* **Challenge**
All of the material below is to be repeated exactly.

──────

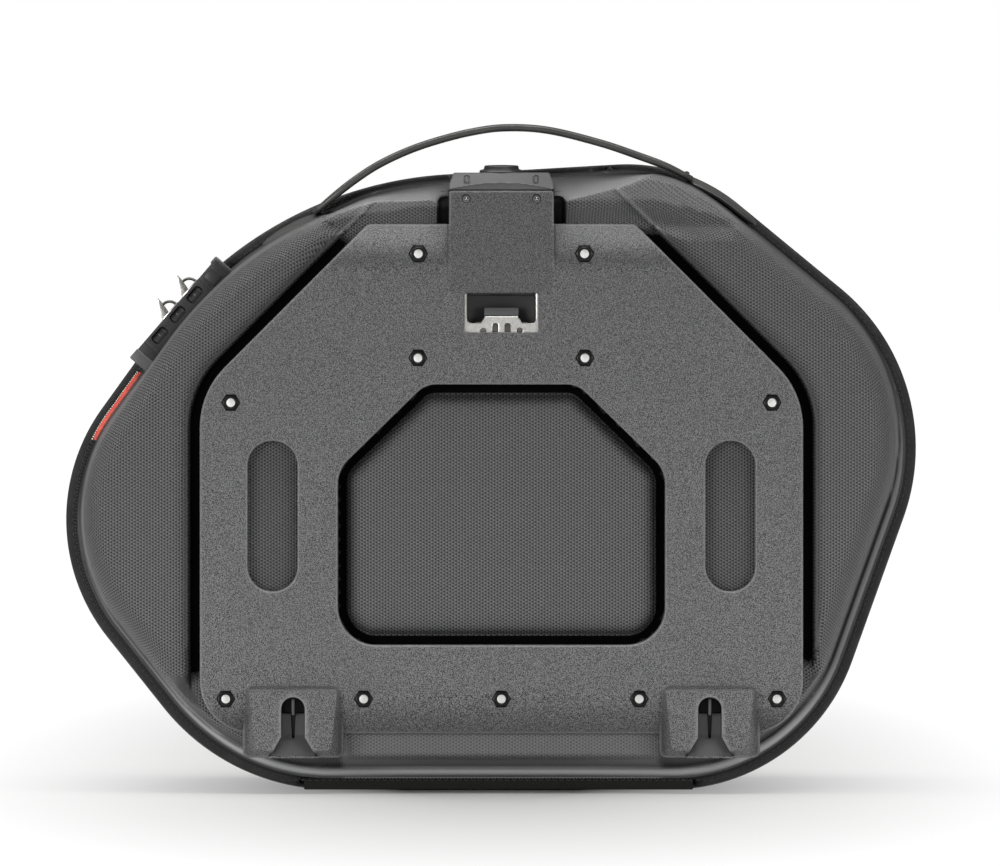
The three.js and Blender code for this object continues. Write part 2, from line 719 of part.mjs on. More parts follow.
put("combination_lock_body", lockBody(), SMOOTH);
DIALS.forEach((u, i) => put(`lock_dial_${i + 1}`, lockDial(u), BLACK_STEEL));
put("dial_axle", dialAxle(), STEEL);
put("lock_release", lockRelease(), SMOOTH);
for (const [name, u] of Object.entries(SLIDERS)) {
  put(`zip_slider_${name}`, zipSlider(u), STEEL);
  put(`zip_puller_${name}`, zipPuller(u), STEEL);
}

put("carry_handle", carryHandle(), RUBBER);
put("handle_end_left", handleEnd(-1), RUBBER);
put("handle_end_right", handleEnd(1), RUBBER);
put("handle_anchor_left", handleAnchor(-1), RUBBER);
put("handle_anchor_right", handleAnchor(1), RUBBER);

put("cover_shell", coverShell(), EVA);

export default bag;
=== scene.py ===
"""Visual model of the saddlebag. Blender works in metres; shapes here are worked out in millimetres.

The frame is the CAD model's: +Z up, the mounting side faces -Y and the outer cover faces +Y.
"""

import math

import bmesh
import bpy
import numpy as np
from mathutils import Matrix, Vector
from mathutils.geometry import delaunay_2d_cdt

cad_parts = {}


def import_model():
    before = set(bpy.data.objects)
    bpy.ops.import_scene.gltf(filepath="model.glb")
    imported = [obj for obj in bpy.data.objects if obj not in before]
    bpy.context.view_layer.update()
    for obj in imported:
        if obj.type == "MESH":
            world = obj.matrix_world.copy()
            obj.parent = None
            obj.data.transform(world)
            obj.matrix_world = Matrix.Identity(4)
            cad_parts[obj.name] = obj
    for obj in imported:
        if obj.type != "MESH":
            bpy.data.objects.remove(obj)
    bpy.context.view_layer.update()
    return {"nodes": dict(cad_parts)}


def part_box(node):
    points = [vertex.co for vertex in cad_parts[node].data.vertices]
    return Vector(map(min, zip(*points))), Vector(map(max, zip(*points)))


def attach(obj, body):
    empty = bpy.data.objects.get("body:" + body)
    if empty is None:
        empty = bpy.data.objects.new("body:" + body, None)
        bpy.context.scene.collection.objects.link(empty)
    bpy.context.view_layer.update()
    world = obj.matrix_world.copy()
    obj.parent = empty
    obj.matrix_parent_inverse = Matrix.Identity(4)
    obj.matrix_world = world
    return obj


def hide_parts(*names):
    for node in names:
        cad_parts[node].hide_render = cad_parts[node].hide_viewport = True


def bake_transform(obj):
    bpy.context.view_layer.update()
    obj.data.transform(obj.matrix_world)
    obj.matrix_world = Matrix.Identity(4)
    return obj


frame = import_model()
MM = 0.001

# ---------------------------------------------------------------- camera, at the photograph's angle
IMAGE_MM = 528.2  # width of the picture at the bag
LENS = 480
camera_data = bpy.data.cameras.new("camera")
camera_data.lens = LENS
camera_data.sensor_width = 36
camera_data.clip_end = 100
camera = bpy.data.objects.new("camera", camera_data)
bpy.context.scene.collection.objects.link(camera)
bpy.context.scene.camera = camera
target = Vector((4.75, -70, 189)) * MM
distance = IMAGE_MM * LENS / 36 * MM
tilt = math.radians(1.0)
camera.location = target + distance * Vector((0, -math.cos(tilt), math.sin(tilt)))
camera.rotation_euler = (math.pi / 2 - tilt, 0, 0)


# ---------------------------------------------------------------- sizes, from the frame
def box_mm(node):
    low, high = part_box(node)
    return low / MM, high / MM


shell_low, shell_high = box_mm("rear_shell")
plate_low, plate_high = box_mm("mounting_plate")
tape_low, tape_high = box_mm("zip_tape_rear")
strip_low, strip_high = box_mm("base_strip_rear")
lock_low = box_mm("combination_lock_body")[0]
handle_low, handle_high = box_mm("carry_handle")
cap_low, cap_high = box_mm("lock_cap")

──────

* **Finished exercise**
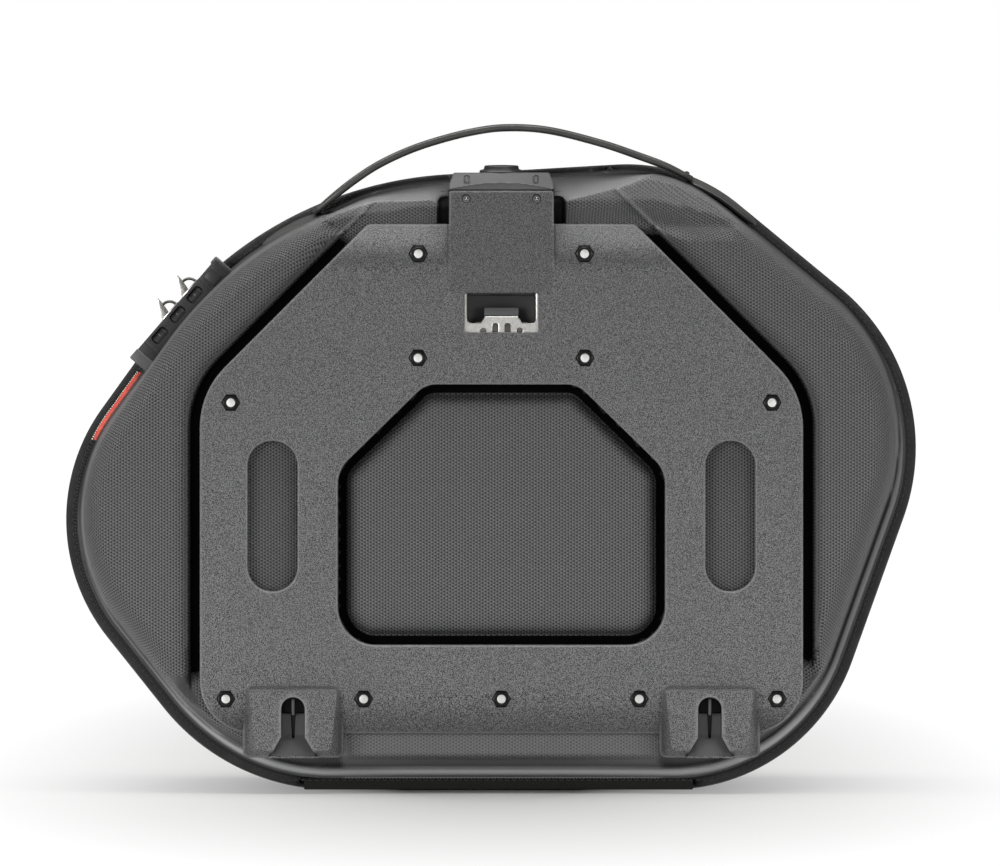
The three.js and Blender code for this object continues. Write part 2, from line 719 of part.mjs on. More parts follow.
put("combination_lock_body", lockBody(), SMOOTH);
DIALS.forEach((u, i) => put(`lock_dial_${i + 1}`, lockDial(u), BLACK_STEEL));
put("dial_axle", dialAxle(), STEEL);
put("lock_release", lockRelease(), SMOOTH);
for (const [name, u] of Object.entries(SLIDERS)) {
  put(`zip_slider_${name}`, zipSlider(u), STEEL);
  put(`zip_puller_${name}`, zipPuller(u), STEEL);
}

put("carry_handle", carryHandle(), RUBBER);
put("handle_end_left", handleEnd(-1), RUBBER);
put("handle_end_right", handleEnd(1), RUBBER);
put("handle_anchor_left", handleAnchor(-1), RUBBER);
put("handle_anchor_right", handleAnchor(1), RUBBER);

put("cover_shell", coverShell(), EVA);

export default bag;
=== scene.py ===
"""Visual model of the saddlebag. Blender works in metres; shapes here are worked out in millimetres.

The frame is the CAD model's: +Z up, the mounting side faces -Y and the outer cover faces +Y.
"""

import math

import bmesh
import bpy
import numpy as np
from mathutils import Matrix, Vector
from mathutils.geometry import delaunay_2d_cdt

cad_parts = {}


def import_model():
    before = set(bpy.data.objects)
    bpy.ops.import_scene.gltf(filepath="model.glb")
    imported = [obj for obj in bpy.data.objects if obj not in before]
    bpy.context.view_layer.update()
    for obj in imported:
        if obj.type == "MESH":
            world = obj.matrix_world.copy()
            obj.parent = None
            obj.data.transform(world)
            obj.matrix_world = Matrix.Identity(4)
            cad_parts[obj.name] = obj
    for obj in imported:
        if obj.type != "MESH":
            bpy.data.objects.remove(obj)
    bpy.context.view_layer.update()
    return {"nodes": dict(cad_parts)}


def part_box(node):
    points = [vertex.co for vertex in cad_parts[node].data.vertices]
    return Vector(map(min, zip(*points))), Vector(map(max, zip(*points)))


def attach(obj, body):
    empty = bpy.data.objects.get("body:" + body)
    if empty is None:
        empty = bpy.data.objects.new("body:" + body, None)
        bpy.context.scene.collection.objects.link(empty)
    bpy.context.view_layer.update()
    world = obj.matrix_world.copy()
    obj.parent = empty
    obj.matrix_parent_inverse = Matrix.Identity(4)
    obj.matrix_world = world
    return obj


def hide_parts(*names):
    for node in names:
        cad_parts[node].hide_render = cad_parts[node].hide_viewport = True


def bake_transform(obj):
    bpy.context.view_layer.update()
    obj.data.transform(obj.matrix_world)
    obj.matrix_world = Matrix.Identity(4)
    return obj


frame = import_model()
MM = 0.001

# ---------------------------------------------------------------- camera, at the photograph's angle
IMAGE_MM = 528.2  # width of the picture at the bag
LENS = 480
camera_data = bpy.data.cameras.new("camera")
camera_data.lens = LENS
camera_data.sensor_width = 36
camera_data.clip_end = 100
camera = bpy.data.objects.new("camera", camera_data)
bpy.context.scene.collection.objects.link(camera)
bpy.context.scene.camera = camera
target = Vector((4.75, -70, 189)) * MM
distance = IMAGE_MM * LENS / 36 * MM
tilt = math.radians(1.0)
camera.location = target + distance * Vector((0, -math.cos(tilt), math.sin(tilt)))
camera.rotation_euler = (math.pi / 2 - tilt, 0, 0)


# ---------------------------------------------------------------- sizes, from the frame
def box_mm(node):
    low, high = part_box(node)
    return low / MM, high / MM


shell_low, shell_high = box_mm("rear_shell")
plate_low, plate_high = box_mm("mounting_plate")
tape_low, tape_high = box_mm("zip_tape_rear")
strip_low, strip_high = box_mm("base_strip_rear")
lock_low = box_mm("combination_lock_body")[0]
handle_low, handle_high = box_mm("carry_handle")
cap_low, cap_high = box_mm("lock_cap")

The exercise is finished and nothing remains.